Wind turbine nightmare

74-year-old Pat Spence from Barrhill in Ayrshire has to drive somewhere quiet to be able to sleep after her home was surrounded by more than 180 wind turbines.

STV News — November 8, 2017 Video also available on our YouTube channel
STV News November 8, 2017 Scotland

Wind farms turn woman's home into “torture chamber”

Pat Spence says she has been forced to sleep in her car after 180 turbines were built.

By Emma O'Neill, Saul DeMoritz and Morag Robertson

Pat Spence says she has been forced to sleep in her car as the effects of wind farm syndrome make it impossible to sleep at her home on Dochroyle Farm.

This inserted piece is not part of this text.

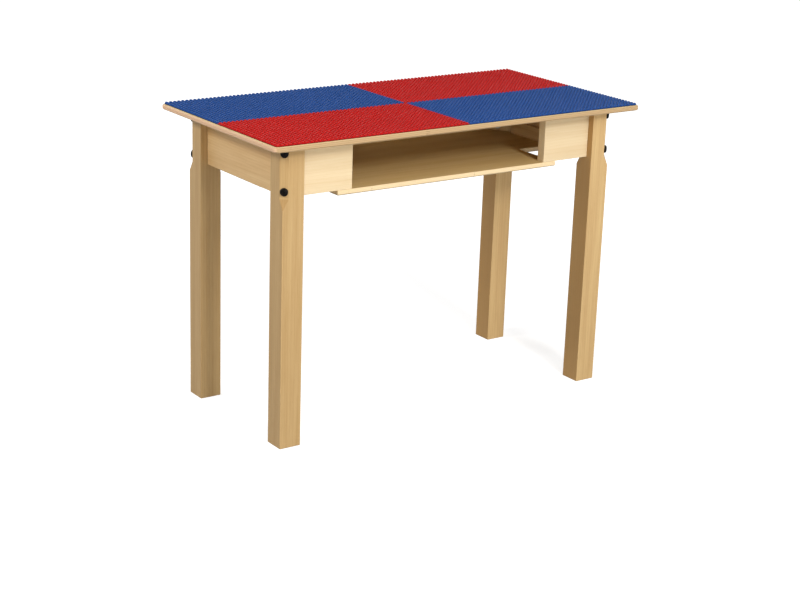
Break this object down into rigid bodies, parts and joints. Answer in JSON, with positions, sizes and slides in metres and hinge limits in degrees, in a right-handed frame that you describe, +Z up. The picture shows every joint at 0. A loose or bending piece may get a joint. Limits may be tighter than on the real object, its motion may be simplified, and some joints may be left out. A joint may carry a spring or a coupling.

Ms Spence first noticed the noise after waking one night with heart palpitations.

She believed she was having a heart attack but after her anxiety subsided she noticed the noise of the wind turbines.

Ms Spence believes these heart palpitations and excruciating pains in her ears and head are due to the 180 turbines built within a few miles around her hilltop farm.

The wind farms that surround her farm are Mark Hill Wind Farm, Kilgallioch Wind Farm and Arecleoch Wind Farm.

Wind Farms produce noise that sounds like traffic in the distance or aeroplanes passing overhead.

People with symptoms like Pat believe they are being affected by frequencies much lower those most people can hear.

Ms Spence said: “I feel as though I've lost control of my entire life.

“They've turned the place I wanted to spend the rest of my life in into a prison with its own encapsulated torture chamber.”

Ms Spence regularly drives miles away from her house to sleep in her car after being unable to nod off at night.

She added: “I can't put it on the market because it would be morally so wrong to sell these problems on to somebody else.

“Nobody would want to buy it anyway, because nobody in their right mind would want these problems.”

Retired GP Angela Armstrong said: "I've seen several people now who are suffering symptoms or who say they're suffering symptoms and therefore I've had to investigate them.

“People who are waking up at night feeling very anxious for no apparent reason, who are getting palpitations, chest pain, insomnia - they just can't sleep.”

ScottishPower Renewables says it is in regular contact with Ms Spence and has a programme of ongoing noise monitoring to ensure its wind farms operate in full compliance with the conditions of their consents.